-- Given information start --
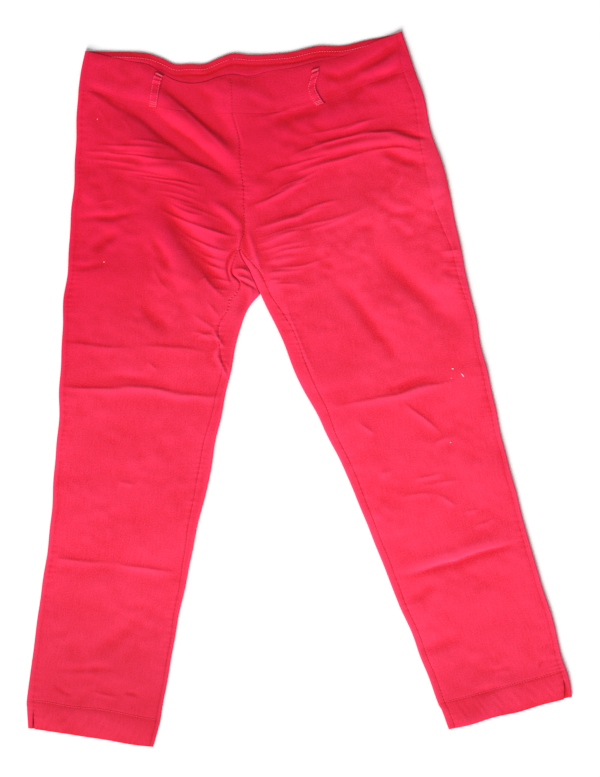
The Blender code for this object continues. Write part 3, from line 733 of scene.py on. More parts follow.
BAND_WIDTH = BAND_SEAM_X[1] - BAND_SEAM_X[0]
CENTRE_SHARE = (HIP[0].centre_x - BAND_SEAM_X[0]) / BAND_WIDTH


def back_seam(share):
    """Y of the seam under the back waistband, which runs straight to the centre from each side."""
    return np.interp(share, [0, CENTRE_SHARE, 1], [HIP[0].right_y, BACK_SEAM_CENTRE_Y, HIP[0].left_y])


def waist_share(side, across):
    """Share of the waist's width for a share across one half, from its side edge to the centre."""
    if side == "right":
        return across * CENTRE_SHARE
    return 1 - across * (1 - CENTRE_SHARE)


def down(side, hip_name, leg_name, row):
    """A measure that runs from the waistband's seam to the hem, from both tables."""
    values = column(HIP, f"{side}_{hip_name}") + column(LEGS[side], leg_name)
    return curve(range(LAST_ROW + 1), values, row)


def outer_edge(side, row):
    """X and Y of the half's outer edge."""
    return down(side, "x", "outer_x", row), down(side, "y", "outer_y", row)


def inner_edge(side, row):
    """X and Y of the centre seam down to the fork, and of the leg's inner edge below it."""
    edge = []
    for axis in "xy":
        centre = column(HIP, f"centre_{axis}")
        above = curve(range(FORK_ROW + 1), centre, np.minimum(row, FORK_ROW))
        leg = [centre[-1]] + column(LEGS[side], f"inner_{axis}")
        below = curve(range(FORK_ROW, LAST_ROW + 1), leg, np.maximum(row, FORK_ROW))
        edge.append(np.where(row < FORK_ROW, above, below))
    return edge


def half_width(side, row):
    return np.linalg.norm(np.subtract(inner_edge(side, row), outer_edge(side, row)), axis=0)


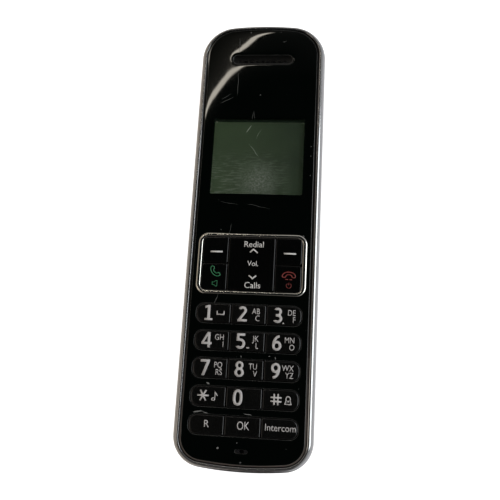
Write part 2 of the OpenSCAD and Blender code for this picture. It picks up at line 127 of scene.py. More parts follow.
def brick(x0, x1, y0, y1, z0, z1):
    """Rectangular block between its two corners."""
    base = np.array([[x1, y0], [x1, y1], [x0, y1], [x0, y0]], float)
    return skin([at(base, z0), at(base, z1)])


def rod(x, y, r, z0, z1, sides=32):
    """Upright cylinder."""
    base = arc(x, y, r, 0, 2 * math.pi, sides + 1)[:-1]
    return skin([at(base, z0), at(base, z1)])


def make_mesh(name, parts):
    """One mesh from parts of (points in mm, faces), each part's faces counted from its own points."""
    starts = np.cumsum([0] + [len(p) for p, _ in parts])
    faces = [[q + s for q in f] for (_, fs), s in zip(parts, starts) for f in fs]
    mesh = bpy.data.meshes.new(name)
    mesh.from_pydata((np.vstack([p for p, _ in parts]) * MM).tolist(), [], faces)
    mesh.update()
    return mesh


def add_piece(name, parts, material, stands_for=(), body="handset", slot=None, sharp=35.0):
    """Puts a piece of the object in the scene, smooth except over edges sharper than sharp degrees. The slot
    argument is not used."""
    piece = put(name, make_mesh(name, parts))
    finish_piece(piece, material, sharp)
    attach(piece, body)
    slot or material.name.partition(".")[0]
    if stands_for:
        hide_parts(*stands_for)
    return piece


def finish_piece(piece, material, sharp=35.0):
    """Material and smooth shading with crisp corners."""
    mesh = piece.data
    mesh.materials.clear()
    mesh.materials.append(material)
    mesh.polygons.foreach_set("material_index", np.zeros(len(mesh.polygons), dtype=np.int32))
    mesh.shade_smooth()
    mesh.set_sharp_from_angle(angle=math.radians(sharp))


def settled(thing):
    """New mesh of an object with its modifiers or its curves worked out."""
    graph = bpy.context.evaluated_depsgraph_get()
    return bpy.data.meshes.new_from_object(thing.evaluated_get(graph))


def carve(piece, parts, operation="DIFFERENCE", sharp=35.0):
    """Takes closed parts out of a piece, adds them to it, or keeps only what lies in them."""
    tool = put("tool", make_mesh("tool", parts))
    cut = piece.modifiers.new("carve", "BOOLEAN")
    cut.object, cut.operation, cut.solver = tool, operation, "EXACT"
    done = settled(piece)
    old, name, material = piece.data, piece.data.name, piece.data.materials[0]
    piece.modifiers.clear()
    piece.data = done
    bpy.data.meshes.remove(old)
    bpy.data.objects.remove(tool)
    done.name = name
    finish_piece(piece, material, sharp)


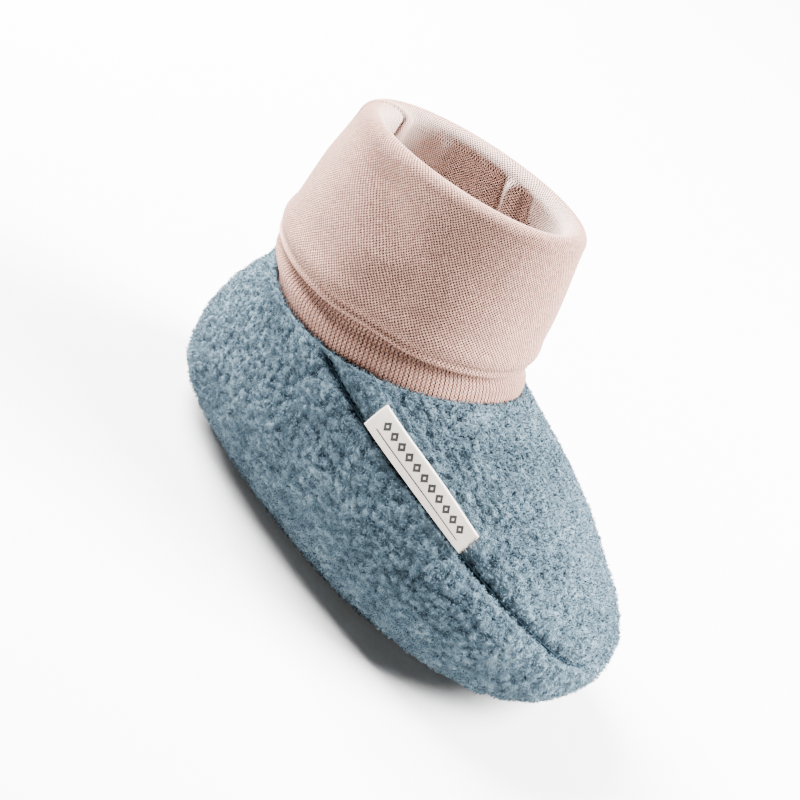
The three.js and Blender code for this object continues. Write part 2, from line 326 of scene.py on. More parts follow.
def seam_places(side, count):
    """Angles and levels along the seam, from the toe to the collar, on the left (1) or the right (-1)."""
    share = np.linspace(0, 1, count)
    levels = SEAM_TOE_LEVEL + (COLLAR_LEVEL - SEAM_TOE_LEVEL) * share**SEAM_BEND
    return share, side * SEAM_ANGLE * share, levels


def seam_strength(share):
    """How strong the seam is at a share of the way from the toe to the collar."""
    return 0.5 + 0.5 * share


def seam_tree():
    """The seam's points to search, and the share of the way to the collar of each."""
    points, shares = [], []
    for side in (1, -1):
        for share, phi, level in zip(*seam_places(side, 300)):
            points.append(wool(np.array([phi]), [level])[0, 0])
            shares.append(share)
    tree = kdtree.KDTree(len(points))
    for i, point in enumerate(points):
        tree.insert(point, i)
    tree.balance()
    return tree, shares


def nap_height(point):
    """How far the wool's curls stand up at a point, from about -1 to 1."""
    spot = Vector(point)
    lump = noise.voronoi(spot / NAP_LUMP)[0][0]
    tuft = noise.noise(spot / 0.0024)
    curl = noise.noise(spot / 0.0008)
    patch = noise.noise(spot / 0.006)
    return 0.9 - 1.9 * lump + 0.4 * tuft + 0.35 * curl + 0.5 * patch


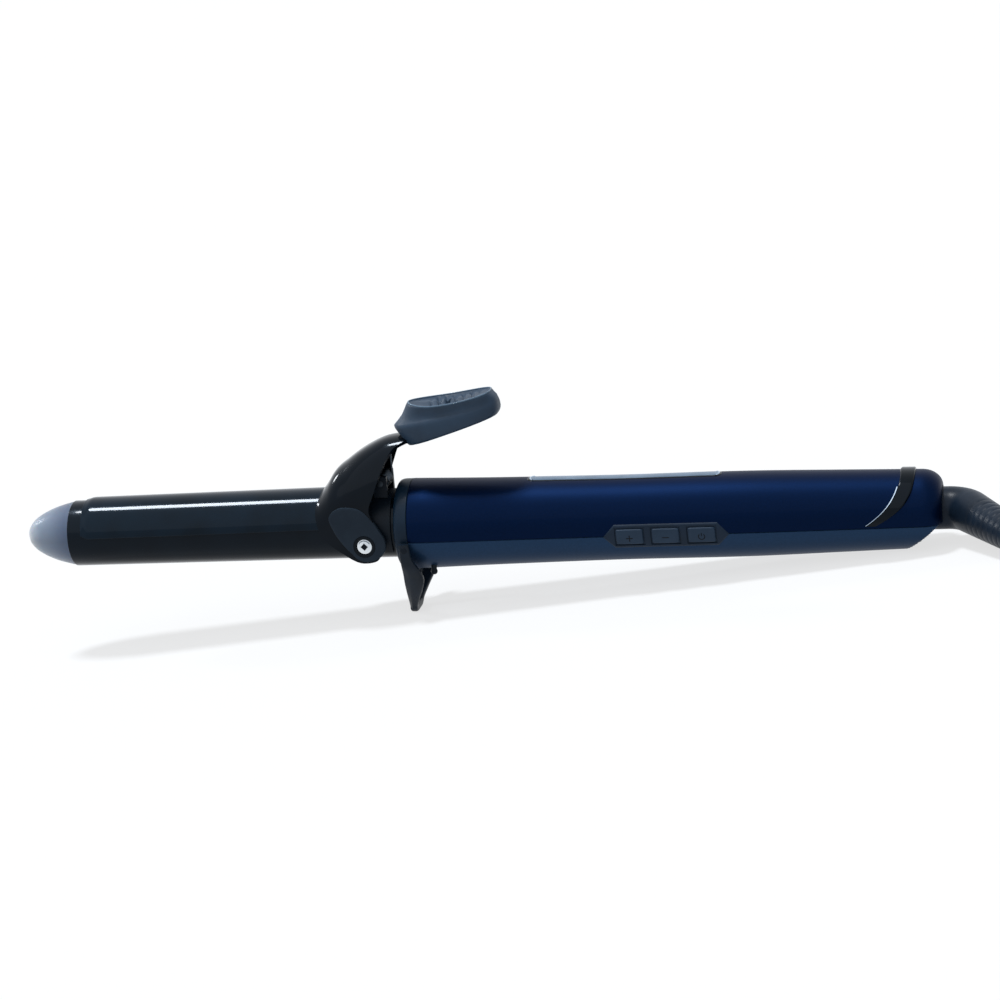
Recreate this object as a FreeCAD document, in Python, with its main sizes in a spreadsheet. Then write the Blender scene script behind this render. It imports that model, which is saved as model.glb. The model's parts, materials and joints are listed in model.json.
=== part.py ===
import FreeCAD, Part
import Sketcher
import math
import os

# A curling iron on its stand. The iron's own frame has X along the barrel's axis, with the cool tip
# at -X and the cord at +X, Z up through the thumb lever, and X = 0 at the handle's front face.
# The rest placement at the end tips that frame onto the stand foot and the handle's rear corner,
# which puts the foot's flat face at the origin on the floor, Z = 0.

SIZES = {
    # barrel
    "barrel_radius": 12.5, "barrel_wall": 1.0, "barrel_reach": 134.0, "barrel_seat": 24.0,
    "fit_gap": 0.05, "run_gap": 0.08, "body_gap": 0.35,
    "tip_length": 18.5, "tip_nose_radius": 9.0, "tip_wall": 2.0, "tip_spigot": 7.0,
    "tip_disc_thickness": 2.0,
    # heater inside the barrel
    "heater_front": 120.0, "heater_back": 35.0, "heater_half_width": 8.0, "heater_half_thick": 1.5,
    "lead_radius": 0.9, "lead_tail": 4.0, "lead_side": 4.5,
    "sensor_side": 4.2, "sensor_bead_radius": 1.2, "sensor_bead_length": 4.5,
    "sensor_lead_radius": 0.6, "fuse_radius": 2.3, "fuse_length": 10.0, "fuse_front": 2.0,
    # hinge of the clamp
    "hinge_back": 16.7, "hinge_drop": 4.0, "shoulder_radius": 1.7, "thread_radius": 1.5,
    "screw_head_radius": 3.2, "screw_head_thick": 1.0, "thread_end": 8.3, "shoulder_end": 12.0,
    "block_half": 5.5, "block_bore": 8.1,
    "saddle_front": 25.0, "saddle_back": 7.0, "saddle_wall": 0.85, "saddle_drop": 8.0,
    "lug_inside": 4.6, "lug_outside": 6.4, "lug_half": 2.6, "lug_top": 20.0,
    "spring_back": 11.0, "spring_height": 17.4, "spring_radius": 2.6, "wire_radius": 0.45,
    "spring_turns": 6.0, "spring_pitch": 1.25, "spring_leg": 13.4, "pin_radius": 1.2,
    # clamp
    "spoon_front": 128.0, "spoon_back": 27.0, "spoon_wall": 0.8, "spoon_edge": 1.2,
    "spoon_taper": 4.0, "spoon_lift": 1.1,
    "rivet_back": 31.0, "rivet_side": 5.0, "rivet_radius": 1.2, "rivet_bottom": 13.0,
    "rivet_top": 16.6,
    "ear_outside": 15.8, "ear_inside": 13.75, "ear_radius": 6.5, "recess_radius": 4.2,
    "saddle_swing": 1.85, "swing_low": 6.0, "swing_high": 12.0,
    "nose_front": 36.5, "nose_height": 13.2, "cheek_front": 33.5, "cheek_height": 1.0,
    "arch_half_top": 9.5, "arch_wall": 2.0, "arch_low": 6.0, "arch_high": 31.0, "arch_top": 34.6,
    "skirt_drop": 14.0,
    "tongue_half": 6.0, "tongue_end": 27.0, "tongue_rise": 2.0, "tongue_thick": 2.6,
    "pad_start": 32.2, "pad_slope": 0.34, "pad_length": 35.5, "pad_half": 10.0,
    "pad_top_front": 47.4, "pad_top_back": 49.9, "pad_nose": 4.5, "pad_bow_high": 2.6,
    "pad_bow_low": 7.0, "pad_bow_back": 1.2, "pad_toe_height": 4.2, "pad_heel_round": 2.4,
    "pad_flat_front": 5.0, "pad_flat_back": 8.0, "pad_widest": 12.0,
    "pad_throat_low": 30.0, "pad_throat_high": 35.2,
    # handle
    "handle_length": 196.5, "shell_wall": 2.0, "seam_drop": 3.0,
    "front_radius": 17.0, "neck_radius": 16.4, "grip_radius": 15.7, "tail_radius": 14.5,
    "neck_at": 25.0, "grip_from": 75.0, "grip_to": 130.0, "tail_at": 184.0, "tail_round": 7.5,
    "tail_cut_from": 183.7, "tail_cut_to": 195.5,
    "collar_length": 5.3, "collar_round": 3.4, "collar_spigot": 10.0,
    "band_from": 176.5, "band_to": 186.0, "band_proud": 0.8, "band_sweep": 8.0, "band_depth": 0.9,
    "boss_radius": 3.2, "screw_radius": 1.3, "screw_cap_radius": 2.7, "screw_cap_thick": 1.8,
    "front_boss_at": 36.0, "back_boss_at": 160.0, "recess_top": 9.0, "screw_reach": 8.0,
    # controls
    "window_from": 44.5, "window_to": 116.0, "window_half": 3.2, "window_depth": 2.4,
    "board_from": 46.0, "board_to": 128.0, "board_half": 11.0, "board_bottom": 3.0,
    "board_thick": 1.6, "display_from": 47.0, "display_to": 114.0, "display_half": 5.0,
    "terminal_length": 7.0, "terminal_half": 5.4, "terminal_height": 4.4,
    "post_radius": 2.6, "post_screw_radius": 1.0, "post_front": 52.0, "post_back": 124.5,
    "post_side": 8.0,
    "panel_from": 73.2, "panel_to": 120.0, "panel_half": 4.7, "panel_slant": 4.8,
    "panel_depth": 2.7, "panel_proud": 0.3,
    "button_first": 83.2, "button_pitch": 13.3, "button_half_long": 5.2, "button_half_tall": 3.2,
    "button_depth": 2.3, "button_proud": 0.6, "button_gap": 0.3,
    "switch_half": 3.0, "switch_front": 11.8, "plunger_radius": 1.5, "plunger_long": 1.2,
    "side_board_near": 9.0, "side_board_thick": 1.6, "side_board_low": 8.4,
    # stand
    "pivot_back": 1.7, "pivot_drop": 5.0, "pivot_radius": 1.5, "pivot_head_radius": 1.9,
    "pivot_head_thick": 0.8, "pivot_inner": 13.6, "arm_inside": 17.35, "arm_thick": 2.2,
    "eye_radius": 3.3, "eye_neck": 0.6, "knee_drop": 8.5, "leg_front": 4.2, "foot_drop": 33.5,
    "foot_half": 4.5, "shin_back": 0.4, "shin_drop": 28.0,
    "foot_width": 3.6, "sole_thick": 3.4, "calf_back": 3.2, "calf_drop": 22.0,
    "stop_at": 6.6, "stop_side": 9.0, "stop_radius": 1.6, "stop_drop": 17.8,
    "stop_height": 4.0,
    # cord swivel
    "socket_from": 182.0, "socket_to": 188.0, "socket_radius": 12.1, "neck_bore": 6.1,
    "flange_radius": 9.0, "flange_from": 178.3, "spindle_radius": 4.0, "spindle_from": 167.5,
    "cord_bore": 3.3, "ring_radius": 5.0, "ring_width": 1.5, "ring_first": 170.0,
    "ring_second": 174.0, "brush_half": 1.2, "brush_top": 6.4, "holder_front": 168.5,
    "holder_back": 177.0, "holder_half": 5.4, "holder_top": 11.0, "wire_height": 7.6,
    "wire_side": 4.3, "supply_radius": 0.8,
    # boot and cord
    "boot_radius": 7.8, "boot_from": 188.6, "boot_bend_at": 198.0, "boot_bend_radius": 10.0,
    "boot_turn": 57.0, "boot_dip": 4.0, "boot_end_radius": 5.6, "boot_taper_length": 42.0,
    "cord_radius": 3.25, "coil_radius": 37.0, "coil_half_width": 9.75, "coil_height": 17.8,
    "tie_wall": 0.9, "tie_width": 8.0, "tie_angle": 20.0,
    "plug_length": 34.0, "plug_half_width": 17.5, "plug_half_thick": 7.0, "plug_waist": 6.5,
    "prong_radius": 2.0, "prong_length": 19.0, "prong_half_spacing": 9.5,
    "plug_boot_length": 16.0, "plug_boot_tip": 4.3, "plug_boot_base": 5.8,
}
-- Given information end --
Problem statement | Exactly and exclusively, reproduce the lines that start at the line containing "Recreate this object" and end at the line containing "# which puts", inclusive of both.

Full output |
Recreate this object as a FreeCAD document, in Python, with its main sizes in a spreadsheet. Then write the Blender scene script behind this render. It imports that model, which is saved as model.glb. The model's parts, materials and joints are listed in model.json.
=== part.py ===
import FreeCAD, Part
import Sketcher
import math
import os

# A curling iron on its stand. The iron's own frame has X along the barrel's axis, with the cool tip
# at -X and the cord at +X, Z up through the thumb lever, and X = 0 at the handle's front face.
# The rest placement at the end tips that frame onto the stand foot and the handle's rear corner,
# which puts the foot's flat face at the origin on the floor, Z = 0.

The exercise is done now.